Now I’m all for a strong defense, but this really seems like a waste of tax payer money.  I know he’s my client and all, but I kind of hope they find him guilty now!

I’d like a little more business now…anytime.  For one week. Then it’s baby time. Which means given my luck, it will be quiet for the next week and then crazy busy when the baby gets here!


Zeb update and a new story

November 2, 2009

I bailed out Zeb the other day.  I guess it took about 6 weeks, but when the judge decided to push his court date back another 3 weeks, he and his girl Genevieve decided it was time to get out.



I’ve run into an unrelated situation that I’m unsure how to help with. The parents are both religious leaders and the son is in jail on a repeat offense of driving under suspension.  It isn’t anything serious, but the son just won’t get his act together. Typical story about hanging with the wrong crowd, etc etc.  The problem is that the parents can’t seem to get through to the son that he needs to get his life together. They’re thinking that keeping him in jail might be the way to teach him a lesson.  Part of me agrees, but at the same time, realizes that keeping him jail just keeps him interacting with people worse than him that might teach him stuff that will get him in deeper the next time.

I’m getting ready to become a parent myself and am worried about how I would deal with this if it was my kid.  What is the proper technique or response here?  How do you help someone get off the downward spiral if they don’t want to help themselves?


Happy Labor Day!

September 7, 2009

My license and contact info was submitted to four local jails last week. So far, no phone calls have come in. I’m waiting on three more powers that will allow me to submit into three more counties.  Should get them some time tomorrow.
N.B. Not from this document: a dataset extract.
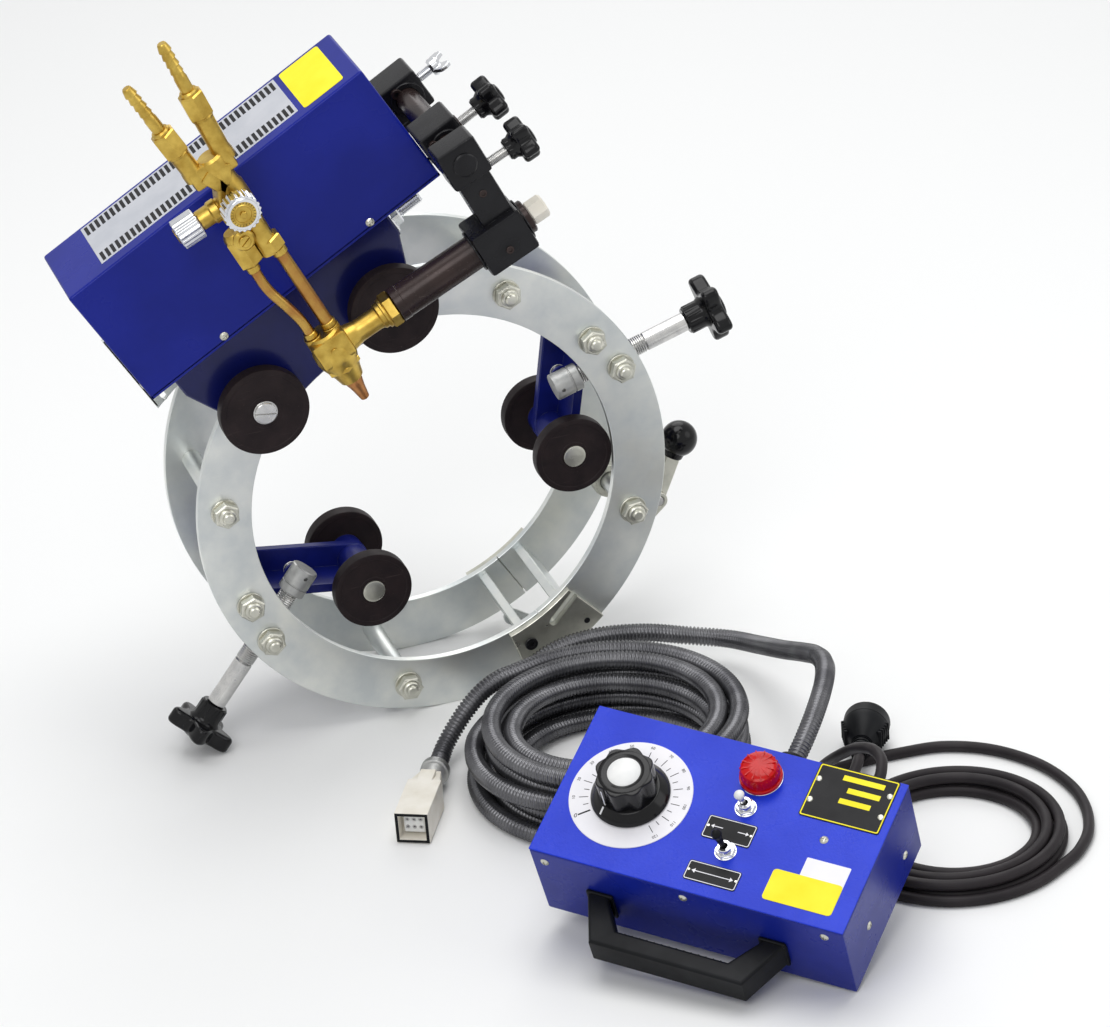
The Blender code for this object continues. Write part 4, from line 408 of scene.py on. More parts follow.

Unfortunately, it is $100/county.  That isn’t a heck of a lot to spend on very well targeted advertising, however, it does add up when you don’t have any income. Meanwhile, I have a large stack of blank applications and a small stack of blank bonds.

While I was at one of the jails, a man who had had a newsworthy DUI was receiving guests.  On my way out, I chatted up one of the guests who was also leaving and asked if the guy in jail was going to get bailed out.  From the media reports, I knew that his bail amount was set very high.  The friend said they didn’t know and I told him I was a bondsman and let him know that I would be happy to help if possible.  He asked what I would charge, so I quoted him.  That was my second mistake.  He didn’t like that answer very much (it was 10% of a very large number) and so I gave him a card and we went our seperate ways. That was the third mistake.

What were the mistakes and why?

1) I forgot that it was illegal to “solicit” business in front of the jail.  I have to be very VERY careful of this in the future.  It is not my intention to break the law and I very honestly forgot about that regulation in moment.

2) When quoting a price to a potential client, I shouldn’t just blurt out the number.  I should feel them out and indicate that it is negotiable.

3) I shouldn’t let the potential client walk away without at least attempting to get their contact info.

I am only now starting to realize just how slippery a slope it is in trying to maintain a professional and ethical practice in this business.  Learning experiences.